Our experienced research team at CulturaliQ has seen it all. Here are the top 5 most common mistakes we have seen over the years in multicultural research.
- Assuming cultural homogeneity: One of the biggest mistakes in ethnic consumer research is assuming that all people within a particular ethnic group are alike in terms of values, attitudes, beliefs, and behaviors. In reality, people from different ethnic groups have unique experiences and cultural backgrounds, and it is important to understand these differences in order to make accurate conclusions. Often attitudes and behaviors can be for example shaped by tenure.
- Stereotyping: Another common mistake in ethnic consumer research is stereotyping. This occurs when researchers make broad, sweeping generalizations about a particular ethnic group based on limited information or experiences. Stereotyping can result in inaccurate conclusions and can be damaging to the relationship between researchers and consumers.

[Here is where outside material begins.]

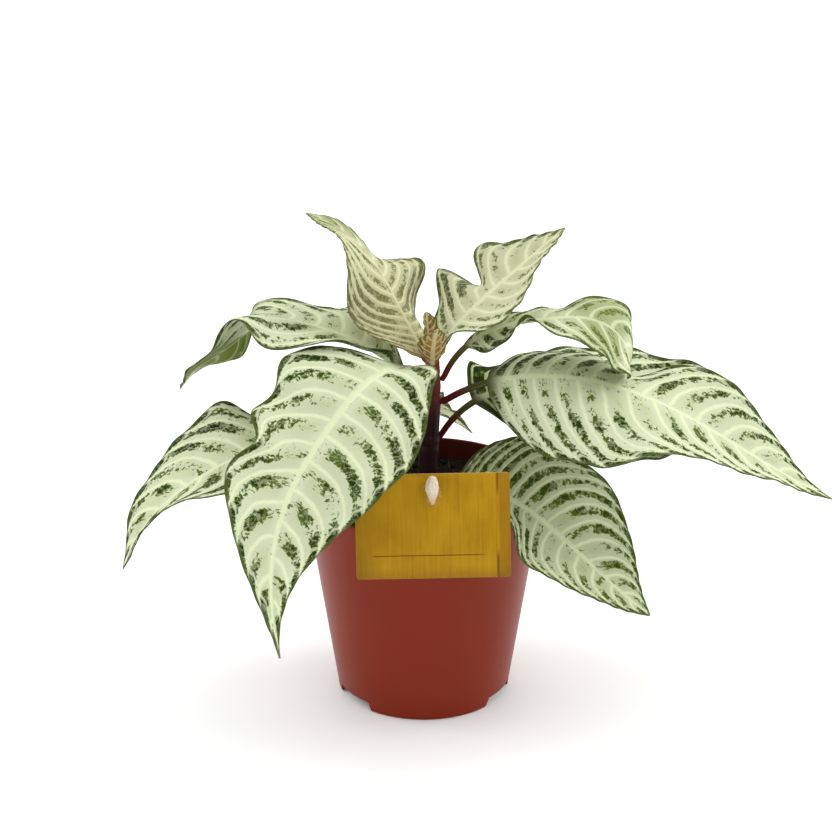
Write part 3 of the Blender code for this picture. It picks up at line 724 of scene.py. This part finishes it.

- Neglecting diversity within ethnic groups: It is also important to recognize that there is a great deal of diversity within ethnic groups. For example, people from different countries of origin within the same ethnic group may have different cultural practices, beliefs, and behaviors. Neglecting this diversity can lead to an incomplete understanding of the target market.
- Lack of cultural competence: A lack of cultural competence can result in a lack of understanding of the cultural norms and practices of the target group. This can result in misinterpretations of research data and can damage the relationship between researchers and consumers.
- Inadequate representation: Inadequate representation of the target group in research can lead to a lack of understanding of their perspectives and experiences. This can result in inaccurate conclusions and can negatively impact the relationship between researchers and consumers. It is important to have a diverse team of researchers, including individuals from the target group, in order to ensure that research is conducted in a culturally sensitive manner.
Fundamentally it comes down to asking the right questions to the right individuals in a sensitive way, delivering actionable insights that drive marketing strategy.